J. A. Tyler’s writing has caught my attention with his fairly (uncommon these days) old school ‘modernist’ approach. Think of William Faulkner and/or Virginia Woolf’s obsessive hermetic space. I call it ‘brainy fuzziness.’

He seems focused on timeless narratives—with hardly ever any pop references non-intrinsic to the human condition. This is real dangerous ground to tread, because it’s painfully boring when not done well.

I usually respond more to edgy vernacular, with prosaic and almost glib tendencies; but J. A. Tyler really hits some stunning lines, especially with “In Their Palms” published recently in Pequin:

“And he woke to the light of a still white wall and an up-tilted palm holding stains of pills begging water and tears.”

“She held her palm to the sky and the ceiling and smiled and slept and pierced him with her lashes. And she smiled. And his sun shifted in its sky.”

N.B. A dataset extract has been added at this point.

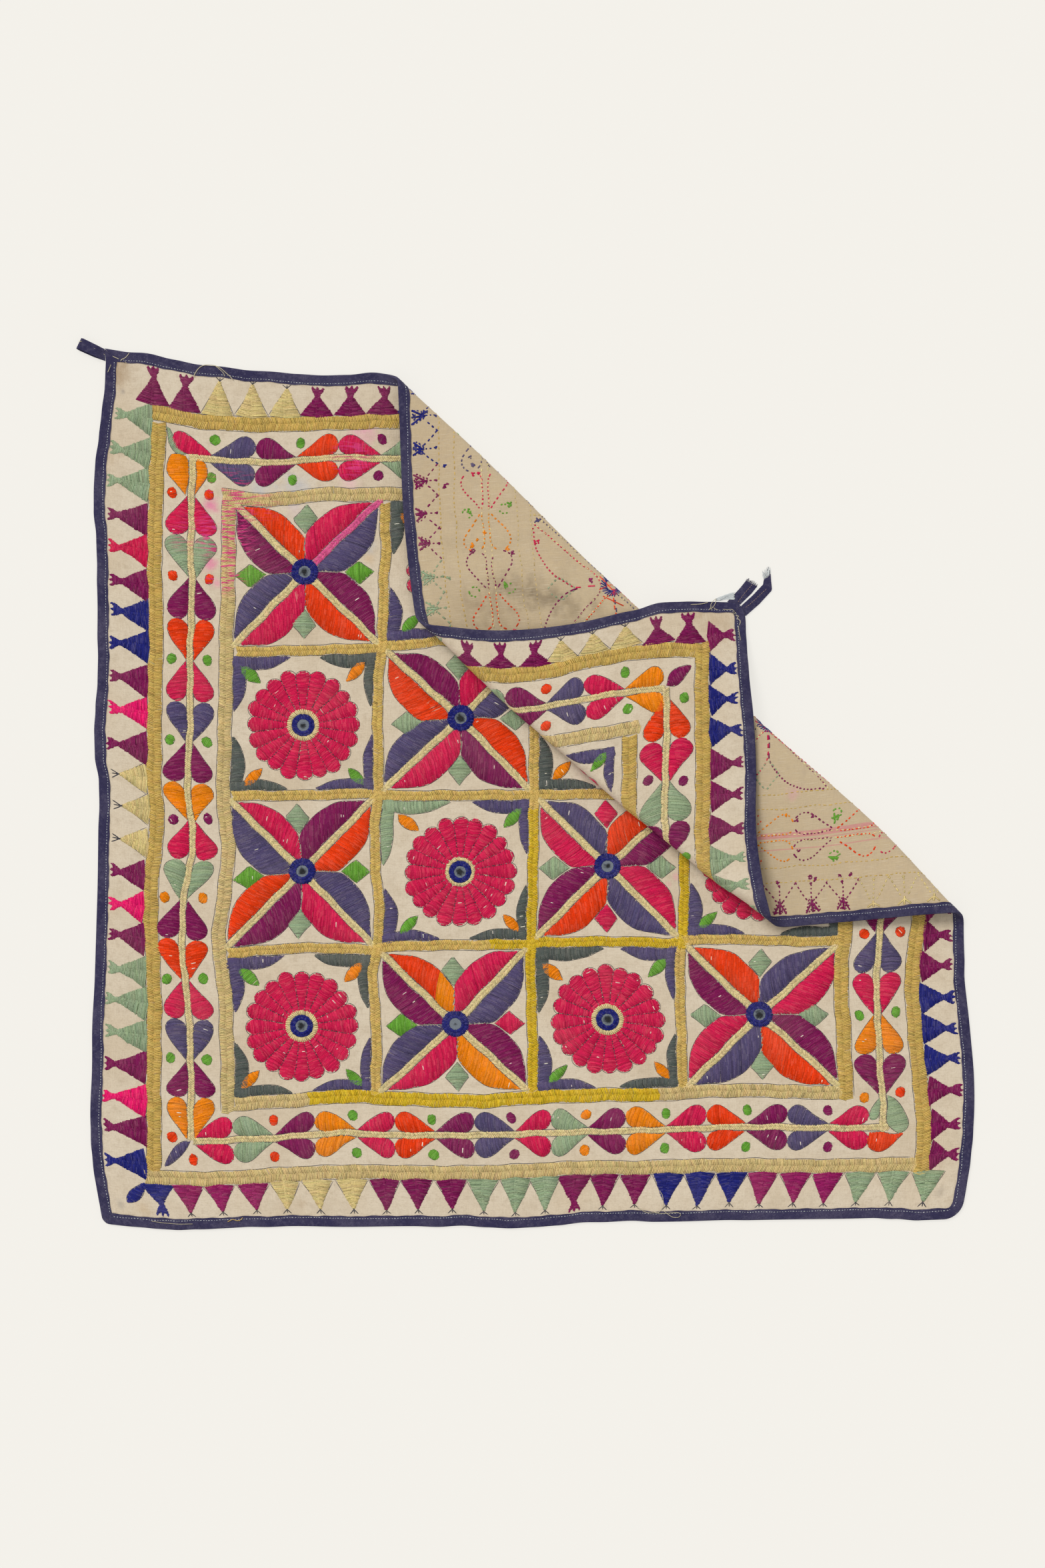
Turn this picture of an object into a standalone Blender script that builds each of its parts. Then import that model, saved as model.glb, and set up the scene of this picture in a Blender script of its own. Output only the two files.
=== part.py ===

There’s also lyrical play in the ‘palm’ motif, as he repeats alternate versions of “in their palm/in her palm, etc.” Tyler seems cognizant of the spatial implications of words or phrases, almost like e.e. cummings coaxing the eye down the page with words which act as tonal notes. Tyler writes one line paragraphs “And he went,” and “And he did,” (the ‘and’ phonetically paired with other one line paragraphs “An invisibility,” and “An affair.”)

It’s refreshing to see such intricately composed writing and restraint from today’s ironies in writing, which I’m shamelessly guilty of, but that’s neither hear nor they’re.